There really is not much equipment required to go out shed hunting other than a good pair of boots, some waterproof pants or gaiters and layers to keep you at the right temperature.  I always like to bring along binoculars when I go out as you can use them to search areas for sheds or check out animals if or when you see them.  If you are going out on a longer hike into the backcountry it is always a good idea to take a day pack with your survival kit in case something were to happen.

Where to look?

Both public and private land will have wintering deer on them.  If you’re shed hunting on public land be sure to know where you are and ensure you let someone else know where you will be.  If shed hunting on private land make sure you have contacted the landowner and have received permission to be on their property before venturing onto their land.

Deer spend much of their time in the winter between just a few different areas.  Looking for bedding areas, feeding areas and the trails between them is key.  In the cold Alberta winters, deer tend to concentrate in areas with cover but also south or east-facing slopes to soak up that sun when it does peek out.  Starting with these areas and looking for tracks to indicate deer activity is the key to finding an area to start looking for sheds.  When looking for trails that the animals are using look particularly at spots where the animals may have to jump over a fence or downed tree.  The impact and movement of jumping may dislodge a loose antler.

Bedding areas will typically consist of areas of dense cover where the animals will spend the majority of their day resting and staying away from predators.  Look for dense patches of trees, shrubs, and other coniferous cover on south facing slopes to start with and try to find deer sign and trails leading into or out of the cover.  Look for dips, ravines and other natural cover that animals will seek for protection from the prevailing winds as well.

Feeding areas in the winter will be concentrated and are a good place to search for sheds as the antlers can be easily knocked loose during feeding.  Look for woody vegetation and signs that deer have been feeding anywhere from ground level to about five feet off the ground.  Saplings, buds and branches are their main target as well as other similar vegetation. These foods don’t provide much nutritional value so there will be frequent trips to higher quality food sources.  High quality food sources for woody vegetation will be near edges of fields, cut blocks, or areas without a dense canopy.

What to look for?

Looking for antlers on the ground is a skill that has to be practiced and once you start looking and training your eyes what to look for you will start to find more sheds.  Start by looking for the general shape of the antler, or the curves as it would be lying on the ground.  Start small, looking for smaller objects will help you train your eyes to see a tine of a larger antler, rather than concentrating on looking for the whole antler itself.  Look for the colour of the tines sticking through the snow or undergrowth in the area you are in.  Going out on a bright sunny day may seem like a good idea because it is warmer and you are more willing to be out there for longer, however, on cloudy days it is easier to spot the antlers in the snow.  This is because when it is sunny the snow will reflect the light back towards you causing snow blindness and leads to missing antlers that would otherwise be found.  When the antlers are under the snow or just poking through, they will often soak up more heat than the surrounding snow and have a small gap around the tines which can help in finding them if the conditions are right.

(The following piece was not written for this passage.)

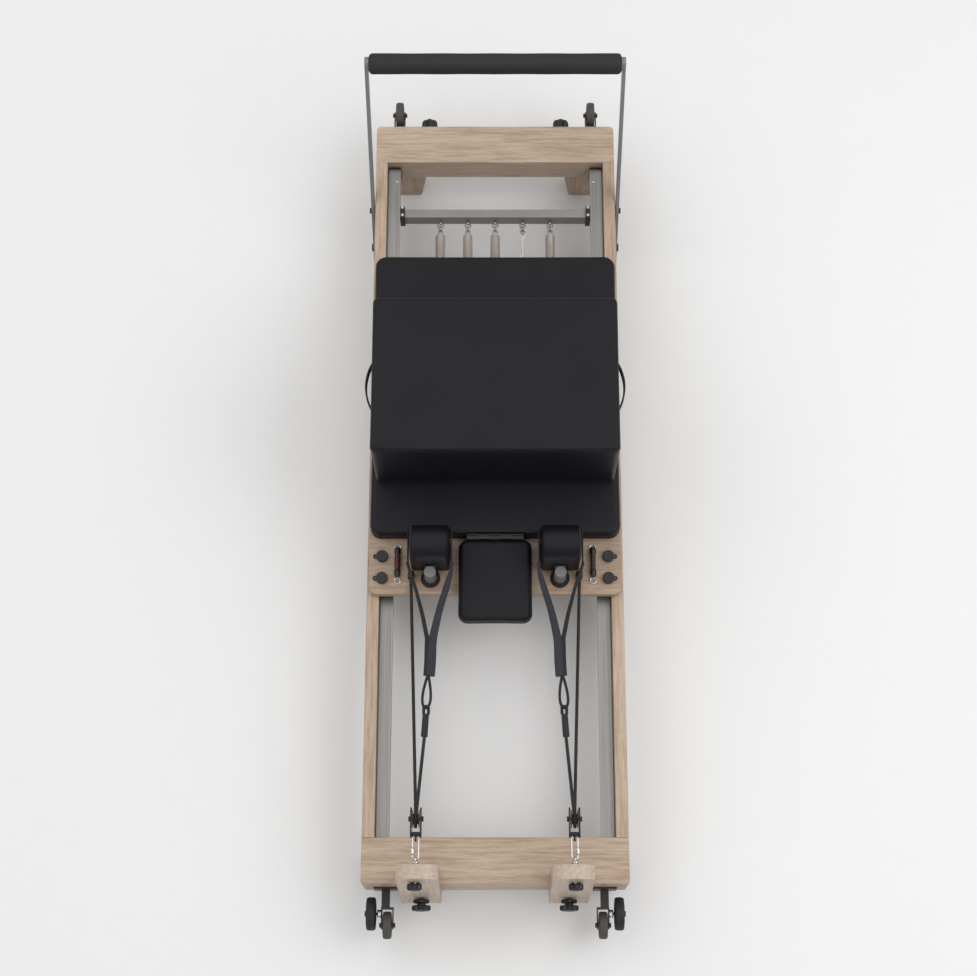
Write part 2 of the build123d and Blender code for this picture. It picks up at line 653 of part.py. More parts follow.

Walk slowly as you are out looking for sheds as they are not easy to spot at times.  As you’re walking and get into an area with lots of animal sign look around often from different angles both high and low to see the ground from a different perspective.  Once you do find an antler start looking in the immediate area for the other antler of the pair.  Often when a buck looses an antler they do not like the lopsided feeling of only having a single antler and they will begin to shake their heads which often dislodges the other antler.  So if there is one lying on the ground the other might be nearby! Start slowly walking in semi-circles around where you found the first one and try to locate additional antlers.

Once you start finding shed antlers you will start to notice that they become easier to find over time.  You can find sheds year round, however, there is competition from the two-legged and the four legged variety so often people are more successful as the snow is melting in the late spring.  Good luck, stay safe and have fun if you decide to go out shed hunting this spring!